- Khalili Rural District Location within Iran
- Coordinates: 27°37′56″N 53°20′43″E﻿ / ﻿27.63222°N 53.34528°E
- Country: Iran
- Province: Fars
- County: Gerash
- District: Central
- Capital: Khalili

Population (2016)
- • Total: 3,720
- Time zone: UTC+3:30 (IRST)

= Khalili Rural District =

Rural district in Fars province, Iran

Khalili Rural District (دهستان خلیلی) is in the Central District of Gerash County, Fars province, Iran.
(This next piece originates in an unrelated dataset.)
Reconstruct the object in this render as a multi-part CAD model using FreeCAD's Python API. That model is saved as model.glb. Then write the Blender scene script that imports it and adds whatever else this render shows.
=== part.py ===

Its capital is the village of Khalili.

==History==
In November 2008, Beyram, Evaz, and Gerash Districts were separated from Larestan County (Note: Formerly Lar County) in the establishment of Gerash County, which was divided into three districts of two rural districts each, with Gerash as its capital. However, Beyram and Evaz Districts were returned to Larestan County six months later, and at the same time, Khalili Rural District was created in the Central District.

==Demographics==
===Population===
At the time of the 2011 National Census, the rural district's population was 3,382 in 892 households. The 2016 census measured the population of the rural district as 3,720 in 937 households. The most populous of its nine villages was Khalili, with 1,582 people.